When the viking slams a treasure chest, piece of meat, rooftop or unsuspecting ninja, he bounces back with renewed force and momentum. Each bounce is like a second launch in mid-flight. If you’re good, you might fly so high that you end up in starry space. This is the only way he can ever reach the treasure on most islands, since the ultimate treasure can sit ludicrously far away, maybe caught between a rock and a killer samurai.

So The Horrible Vikings is also a platformer in which the power to jump comes from the angle of that initial launch. Bouncing off rooftops, ninjas, islands, even birds at higher elevations is like jumping. It’s not without risk—you lose health if you bounce off a ninja’s head or a bomb that shoots you skyward—but you also have upgrades at your disposal, which you purchase with the coins you collect in your adventures. Mystic Milk adds permanently to your health, potions make you fatter or slow down time for easier aiming and bouncing, a viking archer sits on the boat and shoots you in the back with arrows for an extra boost, and so on.

The Horrible Vikings

The Horrible Vikings soars past and butt-slams other physics games through the depth of its mechanics. It’s highly unlikely you’ll hit every target on an island; you have to improvise as you go, and your next playthrough will likely differ. If you want, you can shoot your viking straight into space, but he’ll miss a lot of the treasure (and sights) below. There are times you might miss a landing on purpose so that he can roll on the ground, collecting coins. It’s thrilling to have just enough control to make the difference between success and failure, but not nearly enough to predict what will happen in the next second.
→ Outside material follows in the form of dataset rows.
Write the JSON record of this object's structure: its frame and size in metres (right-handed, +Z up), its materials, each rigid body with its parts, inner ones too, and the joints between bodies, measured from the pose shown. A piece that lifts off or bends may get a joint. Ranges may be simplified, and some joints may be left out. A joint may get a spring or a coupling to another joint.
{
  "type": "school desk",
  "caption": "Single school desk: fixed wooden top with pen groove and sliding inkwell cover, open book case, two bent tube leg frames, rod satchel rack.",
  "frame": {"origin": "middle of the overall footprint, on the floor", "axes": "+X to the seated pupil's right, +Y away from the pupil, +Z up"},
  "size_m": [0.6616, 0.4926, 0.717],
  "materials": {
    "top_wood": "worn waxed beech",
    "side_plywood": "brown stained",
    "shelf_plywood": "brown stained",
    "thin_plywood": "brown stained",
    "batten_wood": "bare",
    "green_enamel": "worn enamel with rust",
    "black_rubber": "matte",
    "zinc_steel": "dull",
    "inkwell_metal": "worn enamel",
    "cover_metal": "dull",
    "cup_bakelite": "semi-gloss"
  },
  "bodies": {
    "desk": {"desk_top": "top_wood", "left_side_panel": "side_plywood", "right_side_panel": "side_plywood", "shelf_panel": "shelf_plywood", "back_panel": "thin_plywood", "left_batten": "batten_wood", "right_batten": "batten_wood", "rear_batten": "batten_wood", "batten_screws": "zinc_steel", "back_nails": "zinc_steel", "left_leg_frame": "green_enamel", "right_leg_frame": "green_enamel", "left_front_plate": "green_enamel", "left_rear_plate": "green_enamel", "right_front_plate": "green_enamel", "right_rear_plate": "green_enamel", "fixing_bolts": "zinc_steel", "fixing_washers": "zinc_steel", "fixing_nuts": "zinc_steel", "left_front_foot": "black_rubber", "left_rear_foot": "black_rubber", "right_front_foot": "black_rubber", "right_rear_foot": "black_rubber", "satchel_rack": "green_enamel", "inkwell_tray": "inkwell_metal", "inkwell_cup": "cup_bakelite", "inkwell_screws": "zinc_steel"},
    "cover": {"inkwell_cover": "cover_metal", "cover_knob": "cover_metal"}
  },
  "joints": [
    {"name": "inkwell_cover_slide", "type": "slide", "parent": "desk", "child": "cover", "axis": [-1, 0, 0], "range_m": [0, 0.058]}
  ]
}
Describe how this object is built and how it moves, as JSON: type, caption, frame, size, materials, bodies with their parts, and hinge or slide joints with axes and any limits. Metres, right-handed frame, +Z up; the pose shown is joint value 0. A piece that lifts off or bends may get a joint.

The game only falters in some of its mini-games. On some islands, you launch bombs instead of vikings, but give up all the control that makes the main game so fun. Occasionally you’ll be attacked by a shark as you sail, but the mini-game of launching bombs into its mouth is slow and predictable. And the plot takes some strange turns. On several islands your treasure isn’t a chest of gold, but a dolled-up princess that your viking binds in rope. (She’s always ransomed back to the ninjas for more gold). It feels weird to be kidnapping exotic women, even if the vikings are supposed to be horrible. And on one island, you have to rescue cats that the ninjas have caged—for eating?

These stereotypes gave me pause. But they’re ultimately joked about in the same way that things like infinite lives are joked about—as absurdities. That eagerness to go over the top, and to know precisely why, is what makes The Horrible Vikings such a thrill ride.